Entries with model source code
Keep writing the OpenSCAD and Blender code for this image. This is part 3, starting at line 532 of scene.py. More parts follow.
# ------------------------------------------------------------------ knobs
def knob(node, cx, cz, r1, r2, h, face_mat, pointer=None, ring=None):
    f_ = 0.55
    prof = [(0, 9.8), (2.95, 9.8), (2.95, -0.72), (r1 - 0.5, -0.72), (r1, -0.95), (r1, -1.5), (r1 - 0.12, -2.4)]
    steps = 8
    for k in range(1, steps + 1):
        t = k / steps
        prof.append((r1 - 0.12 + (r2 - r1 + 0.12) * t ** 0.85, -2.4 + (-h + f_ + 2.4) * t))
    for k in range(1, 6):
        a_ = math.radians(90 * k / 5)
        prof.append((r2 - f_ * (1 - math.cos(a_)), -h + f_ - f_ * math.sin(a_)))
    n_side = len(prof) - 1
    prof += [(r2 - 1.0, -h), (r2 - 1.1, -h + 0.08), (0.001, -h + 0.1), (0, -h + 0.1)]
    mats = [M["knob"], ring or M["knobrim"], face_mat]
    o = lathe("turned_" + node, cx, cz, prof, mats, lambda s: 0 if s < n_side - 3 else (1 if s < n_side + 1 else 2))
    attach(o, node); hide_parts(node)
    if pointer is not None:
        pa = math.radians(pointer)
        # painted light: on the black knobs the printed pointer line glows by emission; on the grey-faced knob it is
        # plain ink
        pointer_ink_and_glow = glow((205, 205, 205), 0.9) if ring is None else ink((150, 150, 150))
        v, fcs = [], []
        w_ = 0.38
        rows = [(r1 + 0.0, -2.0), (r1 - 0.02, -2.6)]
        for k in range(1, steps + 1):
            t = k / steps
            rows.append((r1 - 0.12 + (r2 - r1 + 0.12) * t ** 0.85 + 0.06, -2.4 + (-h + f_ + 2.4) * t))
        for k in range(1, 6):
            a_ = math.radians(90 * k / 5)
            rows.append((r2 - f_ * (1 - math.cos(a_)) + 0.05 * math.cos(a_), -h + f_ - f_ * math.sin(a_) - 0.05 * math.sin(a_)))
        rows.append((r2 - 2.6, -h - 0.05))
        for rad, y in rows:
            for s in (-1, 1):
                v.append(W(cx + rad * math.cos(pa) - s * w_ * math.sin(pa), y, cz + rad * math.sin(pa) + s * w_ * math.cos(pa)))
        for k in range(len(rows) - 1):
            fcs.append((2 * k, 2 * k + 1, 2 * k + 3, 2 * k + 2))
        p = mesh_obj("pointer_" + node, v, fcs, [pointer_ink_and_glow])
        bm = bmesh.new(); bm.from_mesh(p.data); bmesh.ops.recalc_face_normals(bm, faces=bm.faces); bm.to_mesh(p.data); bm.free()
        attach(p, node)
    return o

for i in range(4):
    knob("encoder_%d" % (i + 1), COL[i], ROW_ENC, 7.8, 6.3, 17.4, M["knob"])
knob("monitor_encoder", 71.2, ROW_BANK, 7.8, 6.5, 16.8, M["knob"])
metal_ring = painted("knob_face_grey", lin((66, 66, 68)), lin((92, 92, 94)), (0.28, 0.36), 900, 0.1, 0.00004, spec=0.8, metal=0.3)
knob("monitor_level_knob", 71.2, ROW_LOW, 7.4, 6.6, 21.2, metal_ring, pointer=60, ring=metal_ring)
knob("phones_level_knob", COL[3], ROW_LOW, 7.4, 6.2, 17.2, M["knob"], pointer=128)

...

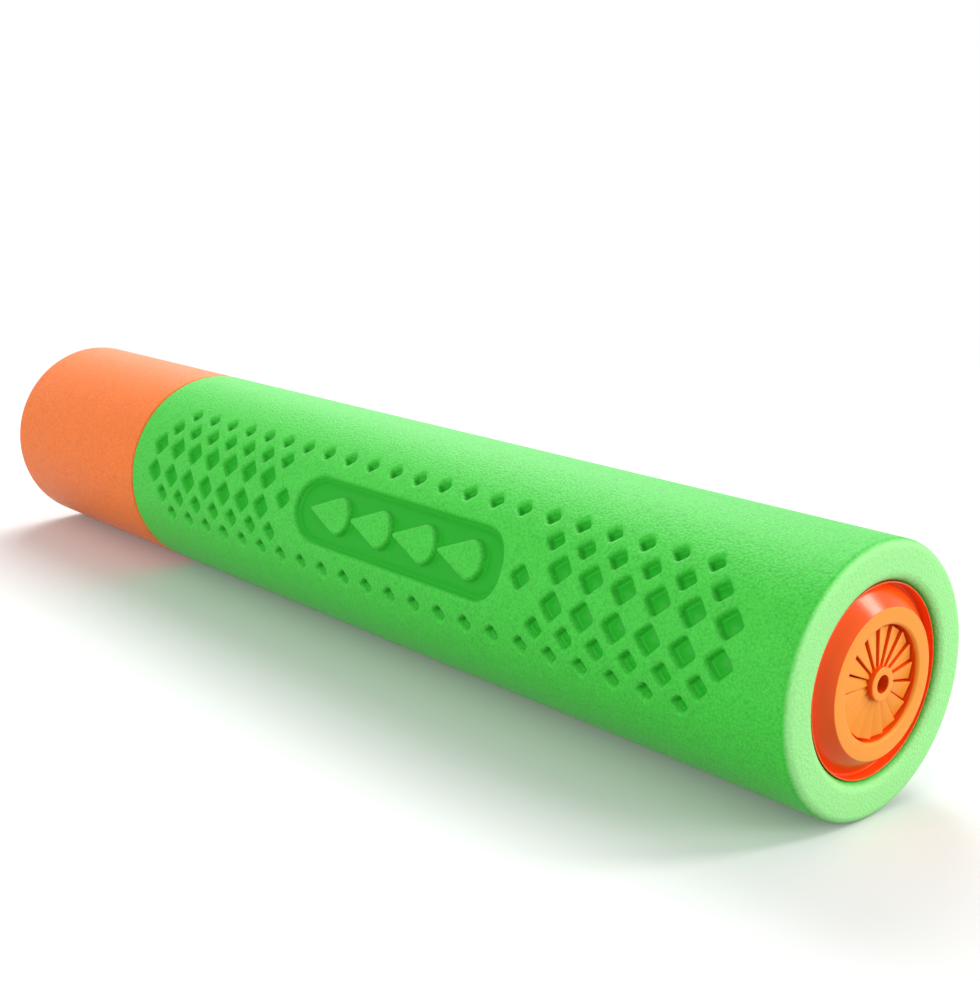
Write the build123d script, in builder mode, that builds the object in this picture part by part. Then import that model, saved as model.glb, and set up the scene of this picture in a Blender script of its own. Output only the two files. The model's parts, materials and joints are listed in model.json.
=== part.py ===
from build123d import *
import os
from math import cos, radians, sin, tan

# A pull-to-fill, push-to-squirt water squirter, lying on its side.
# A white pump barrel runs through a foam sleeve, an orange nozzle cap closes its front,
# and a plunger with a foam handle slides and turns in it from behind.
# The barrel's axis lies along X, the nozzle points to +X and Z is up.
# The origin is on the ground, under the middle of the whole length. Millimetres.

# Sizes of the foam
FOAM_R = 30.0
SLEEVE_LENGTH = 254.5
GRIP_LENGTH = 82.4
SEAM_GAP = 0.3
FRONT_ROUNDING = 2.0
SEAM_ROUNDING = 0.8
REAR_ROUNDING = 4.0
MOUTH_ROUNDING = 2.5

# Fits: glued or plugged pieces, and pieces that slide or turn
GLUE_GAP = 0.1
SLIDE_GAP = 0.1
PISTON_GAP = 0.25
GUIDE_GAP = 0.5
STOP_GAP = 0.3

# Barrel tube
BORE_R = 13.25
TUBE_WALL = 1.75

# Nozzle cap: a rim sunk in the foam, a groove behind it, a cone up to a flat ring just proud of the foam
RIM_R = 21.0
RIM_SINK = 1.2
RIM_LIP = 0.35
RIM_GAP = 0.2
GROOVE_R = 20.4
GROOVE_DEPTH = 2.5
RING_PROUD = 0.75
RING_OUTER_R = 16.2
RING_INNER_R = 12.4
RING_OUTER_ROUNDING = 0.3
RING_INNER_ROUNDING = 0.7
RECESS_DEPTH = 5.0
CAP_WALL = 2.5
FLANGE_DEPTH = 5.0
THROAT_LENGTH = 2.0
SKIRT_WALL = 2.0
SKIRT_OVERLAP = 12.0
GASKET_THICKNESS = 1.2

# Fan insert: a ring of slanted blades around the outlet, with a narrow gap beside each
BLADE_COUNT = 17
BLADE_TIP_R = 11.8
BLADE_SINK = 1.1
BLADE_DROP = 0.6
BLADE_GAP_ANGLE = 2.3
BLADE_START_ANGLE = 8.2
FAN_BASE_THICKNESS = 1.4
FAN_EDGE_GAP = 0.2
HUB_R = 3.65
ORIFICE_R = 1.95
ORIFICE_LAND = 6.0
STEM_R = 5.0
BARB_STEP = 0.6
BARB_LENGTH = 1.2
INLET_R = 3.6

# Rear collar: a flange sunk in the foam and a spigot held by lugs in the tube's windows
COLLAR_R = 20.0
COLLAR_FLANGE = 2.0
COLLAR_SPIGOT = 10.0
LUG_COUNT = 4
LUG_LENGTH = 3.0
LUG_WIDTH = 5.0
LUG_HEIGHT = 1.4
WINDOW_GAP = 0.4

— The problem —
Tally the lines above containing "import". Answer with the count only.

— Complete response —
4